Yes, I know the budget is old news, but it has taken me this long to work up the courage to tackle something my brain was never designed to understand.

Raw meat of the budget

I do, on the other hand, know that when you empty a bucket of raw meat among a pack of hyenas, the quick will always get more than the slow.

As tourists flock to Tanzania to see the Serengeti migration, so too will people one day visit South Africa to witness the feeding frenzy in the weeks following the budget.

Instead of wildebeest, we have herds of civil servants stampeding through government offices clutching bags stuffed with tenders and banknotes to be shared among friends, relatives, police and prosecutors.

Here, the raw meat is R2.59 trillion worth of taxpayers' money.

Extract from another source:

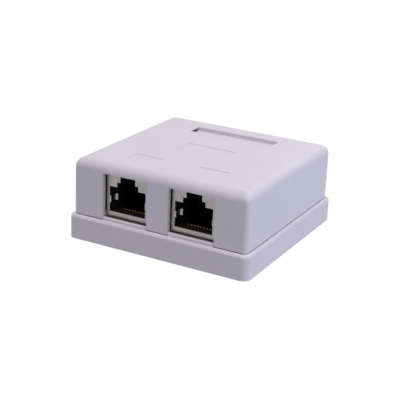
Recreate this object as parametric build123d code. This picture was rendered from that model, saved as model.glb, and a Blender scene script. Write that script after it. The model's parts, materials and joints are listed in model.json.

Okay, maybe not all of it. I hope the government has more income-generating schemes other than bleeding the 1.5% of South Africans who pay 60% of all personal income tax.

Let me pour a stiff drink and peruse this weighty document issued by the so-called Treasury.

In his foreword, director-general Duncan Pieterse says economic growth is likely to average 1.8% over the next three years.

This is what I got for maths in my Grade 10 mid-term exams. My parents hit me, set the dog on me and locked me in my room for three days with no food or water.

I'm not saying this should happen to Pieterse, but someone ought to bear the consequences.

I have just discovered that 1.8% is wildly optimistic. Last year, our growth was 0.8%, narrowly beating fabulous countries like Yemen, Haiti and Sudan.

Our role models should be those with the highest economic growth, right? If you're thinking of countries like Australia, Japan and France, you'd be wrong.